Il semble donc que les politiques non-conventionnelles ont eu des effets directs sur le marché des titres souverains et des effets indirects, en permettant de restaurer l’efficacité de l’instrument conventionnel sur les autres marchés. Une des raisons permettant d’expliquer le faible impact des deux instruments sur les volumes de prêts accordés tient à la nécessité pour les banques commerciales[2] de se désendetter et de réduire la taille de leur bilan en ajustant leur portefeuille d’actifs pondérés des risques, ce qui les a poussées à accroître leurs réserves plutôt que d’assurer leur rôle d’intermédiation et à réclamer une rémunération relativement plus élevée pour chaque exposition consentie. Ces comportements, bien que légitimes, nuisent à la transmission de la politique monétaire : les taux baissent mais le crédit ne repart pas. Il semble dès lors important que la politique monétaire ne repose pas exclusivement sur le secteur bancaire. Si une nouvelle vague d’opérations non-conventionnelles devait être entreprise, il faudrait qu’elle soit concentrée directement sur l’acquisition de titres souverains ou d’entreprises privées afin de contourner le secteur bancaire. Grâce à ce contournement, on assisterait certainement à des effets d’amplification de la transmission de la politique monétaire à l’économie réelle. Et ce serait bienvenu pour échapper au risque de déflation dans la zone euro.[3]

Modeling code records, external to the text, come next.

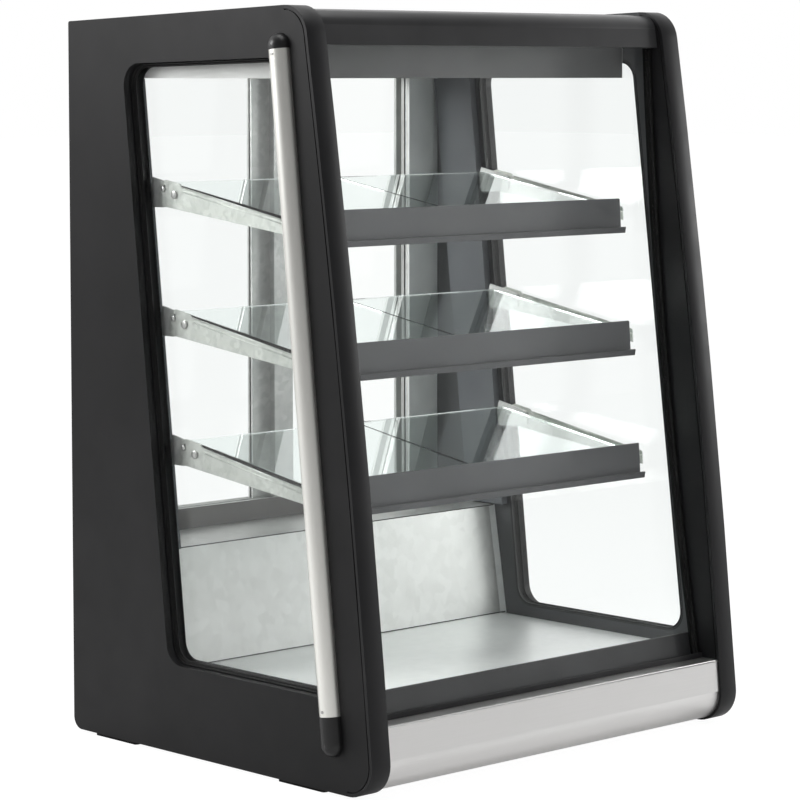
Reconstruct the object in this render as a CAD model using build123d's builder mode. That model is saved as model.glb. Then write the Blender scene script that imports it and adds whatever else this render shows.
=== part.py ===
"""Countertop refrigerated pastry case: two shaped side panels carry a dished front pane, a
ceiling, three tilting glass shelves and two sliding rear doors over a low machine base.

Millimetres. +X to the viewer's right, -Y towards the viewer, +Z up, resting on Z = 0. The
pieces are drawn with Y = 0 at the panels' rear edges, and each is then moved half the case's
depth back, so that the origin lies at the middle of the footprint."""
import math
import os

from build123d import *

os.makedirs("parts", exist_ok=True)

# Case width and the side outline
CASE_W = 660.0
PANEL_T = 30.0
FOOT_SHOW = 4.0
REAR_HEIGHT = 926.0
TOP_RISE = 15.5
FRONT_FOOT = 576.0
FRONT_MID = 525.0
FRONT_HEAD = 454.6
FRONT_MID_DROP = 8.75
CORNER_R = 40.0
REAR_FOOT_R = 16.0
REAR_HEAD_R = 3.0

# Edge band round the front of each side panel
BAND_T = 4.6
SEAM_W = 1.4
SEAM_DEPTH = 2.0
BAND_HEAD = 414.0
BAND_FOOT = 534.0

# Side windows
WIN_TOP_REAR = (-110.5, REAR_HEIGHT - 55.0)
WIN_TOP_FRONT = (-409.5, REAR_HEIGHT - 47.5)
WIN_LOW_FRONT = (-506.5, 116.0)
WIN_LOW_REAR = (-195.0, 116.0)
WIN_R = 28.0
GASKET_W = 8.0
GASKET_T = 16.0
PANE_T = 4.0
PANE_GAP = 6.0
PANE_IN_GASKET = 5.0

# Half-round bars over the window edges
BAR_R = 15.0
BAR_TOP = (-414.0, REAR_HEIGHT - 38.0)
BAR_LOW = (-502.0, 97.0)
CAP_TOP_RUN = 4.0
CAP_LOW_RUN = 34.0
CAP_PROUD = 0.5
BAR_SCREW_R = 2.0
BAR_SCREW_IN = 6.0
BAR_SCREW_PROUD = 0.6

# Clearances
SEAT = 0.2
RUN = 0.3
PIN_FIT = 0.05

# Roof, rail and ceiling
ROOF_T = 14.0
ROOF_DROP = 4.0
RAIL_FACE_FOOT = (-452.0, REAR_HEIGHT - 33.0)
RAIL_FACE_HEAD = (-446.0, REAR_HEIGHT + 7.0)
RAIL_BACK = -404.0
RAIL_R = 20.0
RAIL_T = 3.0
RAIL_SOLE = 14.0
RAIL_LIP = 1.0
CEILING_FRONT = -388.0
CEILING_Z = REAR_HEIGHT - 73.0
CEILING_T = 1.5
LAMP_R = 7.0
LAMP_Y = -404.0
LAMP_Z = REAR_HEIGHT - 21.0
LAMP_END = 14.0
LENS_T = 2.0

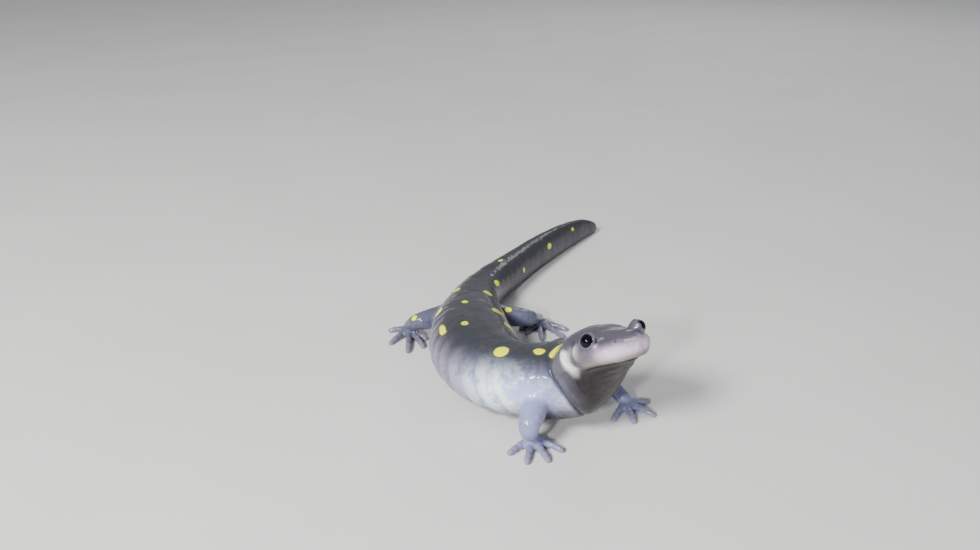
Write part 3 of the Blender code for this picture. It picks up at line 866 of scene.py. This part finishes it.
def spot_field(body):
    """Distance outside the nearest spot's edge, negative inside it, in mm."""
    field = np.full(len(body.points), 5.0)
    around = round_distance(body)
    for grooves, across, half_length, half_width in SPOTS:
        u = (body.along - COSTAL_FIRST - grooves * COSTAL_SPACING) / half_length
        v = (around - across) / half_width
        size = min(half_length, half_width)
        field = np.minimum(field, (np.sqrt(u * u + v * v) - 1) * size)
    field = np.minimum(field + 4 * body.limb, 5.0)
    for limb, place, direction, radius in LIMB_SPOTS:
        axis = smooth_curve(limb_path(limb), [place])[0]
        middle = axis[:3] + unit(np.array(direction)) * axis[3]
        field = np.minimum(field, np.linalg.norm(body.points - middle, axis=1) - radius)
    return field + 0.16 * lumps(body.points, 3.0, 21)


def toe_field(body):
    toe = np.zeros(len(body.points))
    for name in LIMBS:
        for path in digit_paths(name):
            gap, place = body.path_distance(path, 30)
            toe = np.maximum(toe, fade(0.3, 0.9, gap) * smooth_step(0.2, 0.9, place))
    return toe


def groove_shade_field(body):
    """Painted shade in the grooves: behind the eye, the gular fold, the mouth and the nostrils.
    """
    side = np.abs(body.left)
    temple = bell(body.behind - temple_line(body.above), 0.35) * smooth_step(3.6, 5.0, side)
    temple *= 0.8 * body.on_head * fade(1.0, 3.5, -body.above)
    temple *= fade(1.6, 2.8, body.above)
    gular = bell(body.plane(GULAR_PLACE), 0.42) * bell(body.along - 28, 9)
    gular *= fade(30, 66, body.round) * body.on_body
    span = fade(MOUTH_LENGTH - 0.5, MOUTH_LENGTH + 1.0, body.behind)
    mouth = bell(above_mouth(body) + 0.1, 0.24) * span * body.on_head
    gap = body.head_distance(*NOSTRIL)
    return np.max([temple, gular, mouth, bell(gap, 0.48)], axis=0)


def lid_field(body):
    """The eyelids' rims, painted a little paler than the head: partly the lids' own grey, partly
    a painted highlight.
    """
    lid = np.zeros(len(body.points))
    for offset, radius, outward in seen_from_eyes(body):
        angle = np.degrees(np.arccos(np.clip(offset @ outward / radius, -1, 1)))
        lid = np.maximum(lid, bell(angle - 68, 12) * (radius < EYE_RADIUS * 1.5))
    return lid


def eye_glint_and_cheek_field(body):
    """Painted highlights at the front corners of each eye, and a pale patch on the cheek behind
    it.
    """
    patch = np.zeros(len(body.points))
    for offset, radius, outward in seen_from_eyes(body):
        lengthwise, upward = lid_axes(outward)
        near = fade(3.4, 4.4, radius)
        # painted highlights on the lids at each eye's front corner
        for ahead, above, width in ((1.3, 2.5, 0.5), (2.1, 1.3, 0.4), (2.2, -0.9, 0.45)):
            gap = np.hypot(offset @ lengthwise - ahead, offset @ upward - above)
            patch = np.maximum(patch, 0.55 * near * bell(gap, width))
    return np.maximum(patch, 0.5 * bell(body.head_distance(10.9, 8.9, 0.6, 1.6), 1.2))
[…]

[1] « La BCE mettra en œuvre tout ce qu’il faudra pour préserver l’euro. Et croyez-moi, ce sera suffisant. »
[2] Le raisonnement du désendettement s’applique aussi à leurs clients : les agents non-financiers.
[3] Voir le post de Christophe Blot et le récent rapport du CAE par Agnès Bénassy-Quéré, Pierre-Olivier Gourinchas, Philippe Martin et Guillaume Plantin sur ce sujet.